A successful strategy to overcome these challenges requires collective actions around the objectives of a common industrial and reliable AI strategy to strengthen synergies and develop engineering best practices. The keynote will emphasize the importance of trustworthy AI engineering with a sound end-to-end methodology and tools to support the overall lifecycle of an AI system. This includes analyzing and meeting stakeholder expectations and specifications (such as regulation and standardization bodies, customers, and end-users) and assessing and managing AI-related risks to maintain trustworthiness in the system of interest, such as safety and security. The 'confiance.ai program' approach revisits conventional engineering, including data and knowledge engineering, algorithm engineering, system and software engineering, safety and cyber-security engineering, and cognitive engineering. The goal is to ensure the system's compliance with requirements and constraints, assess and master AI-technologies related risks, and maintain trustworthiness between stakeholders and the system of interest (e.g. RAMS - Reliability, Availability, Maintainability, and Safety - properties).
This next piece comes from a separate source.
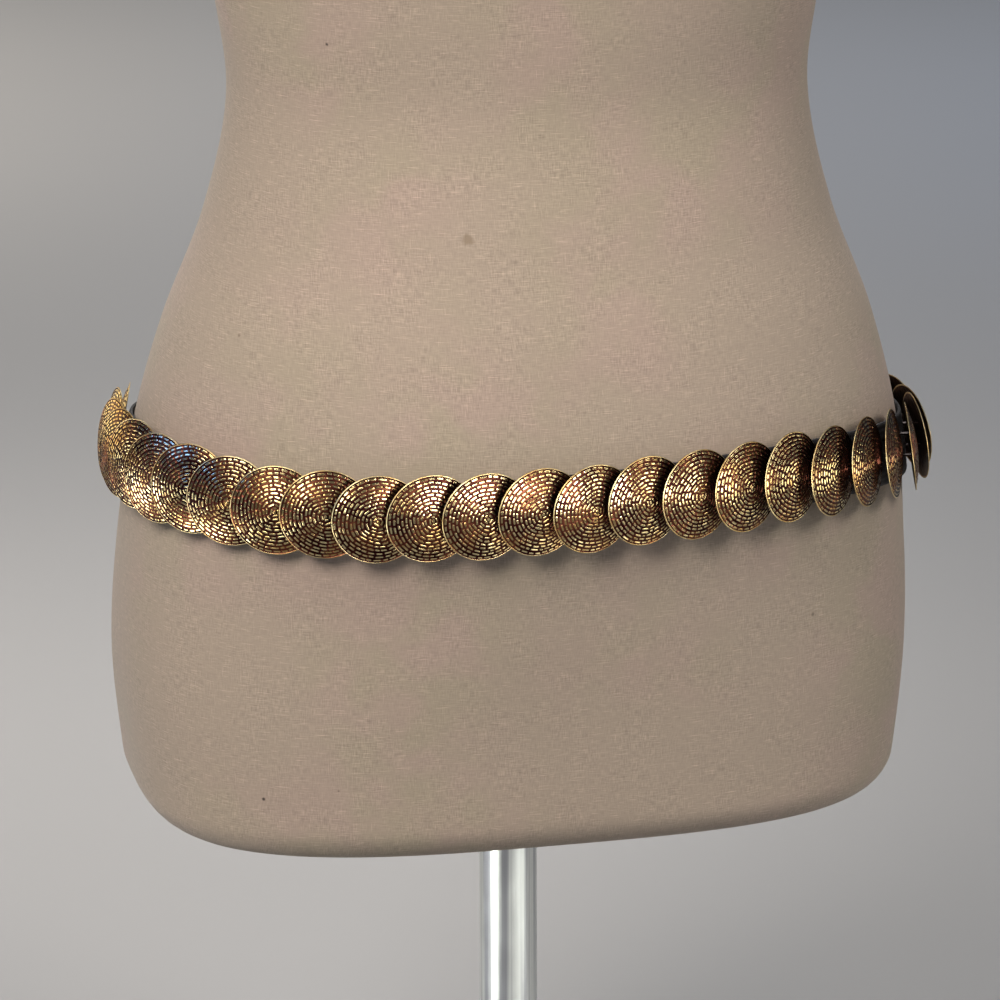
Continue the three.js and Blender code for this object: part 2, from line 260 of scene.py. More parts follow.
def skin_point(angle, height, offset=0.0):
    """Points of the form's skin moved outwards, level, by an offset.

    Angle 0 is the front, and +X follows.
    """
    angle, height, offset = np.broadcast_arrays(angle, height, offset)
    section = section_at(height)
    half_width, power = section["half_width"], section["squareness"]
    depth = np.where(np.cos(angle) > 0, section["front"], section["back"])
    x = half_width * signed_power(np.sin(angle), 2 / power)
    y = -depth * signed_power(np.cos(angle), 2 / power)
    out_x = signed_power(x / half_width, power - 1) / half_width
    out_y = signed_power(y / depth, power - 1) / depth
    length = np.hypot(out_x, out_y)
    return np.stack(
        [
            x + offset * out_x / length,
            y + section["centre_y"] + offset * out_y / length,
            FORM_BOTTOM + height,
        ],
        axis=-1,
    )


def sum_of_waves(table, angle):
    """The sum of a table's waves at an angle."""
    return sum(
        sine * MM * np.sin(waves * angle) + cosine * MM * np.cos(waves * angle)
        for waves, sine, cosine in table
    )


def belt_height(angle):
    """The height of the middle of the band, which isn't quite level."""
    return BELT_HEIGHT + sum_of_waves(BELT_COURSE, angle)


def band_point(angle, share):
    """A point of the band's outer face, at a share of its width above or below its middle."""
    height = belt_height(angle) + share * BAND_WIDTH
    return skin_point(angle, height, BAND_CLEARANCE + BAND_THICKNESS)


def belt_path():
    """Angles round the band's middle, and the arc length at each from the middle of the front."""
    angles = np.linspace(0, 2 * np.pi, PATH_SAMPLES + 1)
    points = band_point(angles, 0.0)
    steps = np.linalg.norm(np.diff(points, axis=0), axis=1)
    return angles, np.concatenate([[0], np.cumsum(steps)])


PATH_ANGLES, PATH_ARCS = belt_path()
BELT_LENGTH = PATH_ARCS[-1]


def angle_at_arc(arc):
    """The angle round the form at an arc length along the band."""
    return np.interp(np.mod(arc, BELT_LENGTH), PATH_ARCS, PATH_ANGLES)


def disc_arc(index):
    """Where the middle of a disc lies along the path: evenly spaced, but for the drift."""
    even = DISC_PHASE + index / DISC_COUNT * BELT_LENGTH
    angle = even / BELT_LENGTH * 2 * np.pi
    return even + sum_of_waves(DISC_DRIFT, angle) - sum_of_waves(DISC_DRIFT, 0.0)


def disc_frame(index):
    """A disc's place, and its right, up and outward axes as the columns of a matrix."""
    angle = angle_at_arc(disc_arc(index))
    up = Vector(band_point(angle, 0.5) - band_point(angle, -0.5)).normalized()
    ahead, behind = band_point(angle + TANGENT_STEP, 0.0), band_point(angle - TANGENT_STEP, 0.0)
    along = Vector(ahead - behind)
    along = (along - along.dot(up) * up).normalized()
    outward = along.cross(up)
    axis = outward * math.cos(DISC_TILT) + along * math.sin(DISC_TILT)
    right = up.cross(axis)
    rise = DISC_RAISE + DISC_WANDER * math.sin(index * WANDER_TURN)
    place = Vector(band_point(angle, 0.0)) + outward * DISC_LIFT + up * rise
    return place, Matrix((right, up, axis)).transposed()


# Mesh helpers

def circle(columns):
    """Evenly spaced angles once round."""
    return np.arange(columns) / columns * 2 * np.pi


def mesh_object(name, points, faces, material, attributes=None, smooth=True):
    """A mesh piece. An attribute holds one number for each point."""
    mesh = bpy.data.meshes.new(name)
    mesh.from_pydata(np.asarray(points).tolist(), [], [tuple(face) for face in faces])
    mesh.polygons.foreach_set("use_smooth", [smooth] * len(mesh.polygons))
    for key, values in (attributes or {}).items():
        layer = mesh.attributes.new(key, "FLOAT", "POINT")
        layer.data.foreach_set("value", np.asarray(values, np.float32))
    mesh.update()
    piece = bpy.data.objects.new(name, mesh)
    bpy.context.scene.collection.objects.link(piece)
    for one in material if isinstance(material, (list, tuple)) else [material]:
        mesh.materials.append(one)
    return piece


def strip(row_a, row_b):
    """Quads between two closed rows of as many points.

    They show the side where the rows run anticlockwise.
    """
    after_a, after_b = row_a[1:] + row_a[:1], row_b[1:] + row_b[:1]
    return list(zip(row_a, row_b, after_b, after_a))


def zipper(inner, inner_angles, outer, outer_angles):
    """Triangles between two closed rows with different counts of points, walked round together."""
    faces = []
    i = j = 0
    turn = 2 * math.pi
    while i < len(inner) or j < len(outer):
        next_inner = inner_angles[(i + 1) % len(inner)] + turn * ((i + 1) // len(inner))
        next_outer = outer_angles[(j + 1) % len(outer)] + turn * ((j + 1) // len(outer))
        here, there = inner[i % len(inner)], outer[j % len(outer)]
        if j == len(outer) or (i < len(inner) and next_inner <= next_outer):
            faces.append((here, there, inner[(i + 1) % len(inner)]))
            i += 1
        else:
            faces.append((here, there, outer[(j + 1) % len(outer)]))
            j += 1
    return faces


def turned(name, profile, columns, material, stretch_x=1.0, place=(0, 0, 0)):
    """A body turned about +Z from (radius, height) pairs, from one end of the axis to the other."""
    angles = circle(columns)
    points, faces, rows = [], [], []
    for radius, height in profile:
        if radius == 0:
            rows.append([len(points)])
            points.append((place[0], place[1], place[2] + height))
            continue
        rows.append(list(range(len(points), len(points) + columns)))
        for angle in angles:
            x = radius * math.cos(angle) * stretch_x
            points.append((place[0] + x, place[1] + radius * math.sin(angle), place[2] + height))
    for row_a, row_b in zip(rows[1:], rows):
        if len(row_a) == len(row_b):
            faces += strip(row_a, row_b)
        else:
            faces += zipper(row_a, angles[: len(row_a)], row_b, angles[: len(row_b)])
    faces = [face for face in faces if len(set(face)) == len(face)]
    return mesh_object(name, points, faces, material)


def rounded(corner_radius, steps, centre, start, end):
    """Points (radius, height) of an arc about a centre, between two angles in degrees."""
    turns = np.radians(np.linspace(start, end, steps + 1))
    radius, height = centre
    return [
        (radius + corner_radius * math.cos(t), height + corner_radius * math.sin(t)) for t in turns
    ]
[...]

Software Innovation, Concepts & AI
Daniel Jackson
Massachusetts Institute of Technology
United States
Brief Bio
Daniel Jackson is professor of computer science at MIT, and associate director of CSAIL. For his research in software, he won the ACM SIGSOFT Impact Award, the ACM SIGSOFT Outstanding Research Award and was made an ACM Fellow.
He is the lead designer of the Alloy modeling language, and author of Software Abstractions. He chaired a National Academies study on software dependability, and has collaborated on software projects with NASA on air-traffic control, with Massachusetts General Hospital on proton therapy, and with Toyota on autonomous cars.
His most recent book, Essence of Software, offers a fresh approach to software design, and shows how thinking about software in terms of concepts and their relationships can lead to more usable and effective software. He is the author of the recent book Essence of Software.
Abstract
What does software innovation look like? Using a series of well known examples, I’ll show you that it’s not about technology breakthroughs, or even radically new ideas. Most often, a software innovation succeeds because it offers a new piece of functionality (aka, a concept) that eliminates some constraint that made previous solutions much less attractive. I’ll explain how applications can be described as compositions of concepts and I’ll show how this idea can be put into practice in several ways: designing more usable software; aligning products across a company’s offerings; and generating the code of entire applications automatically with an LLM.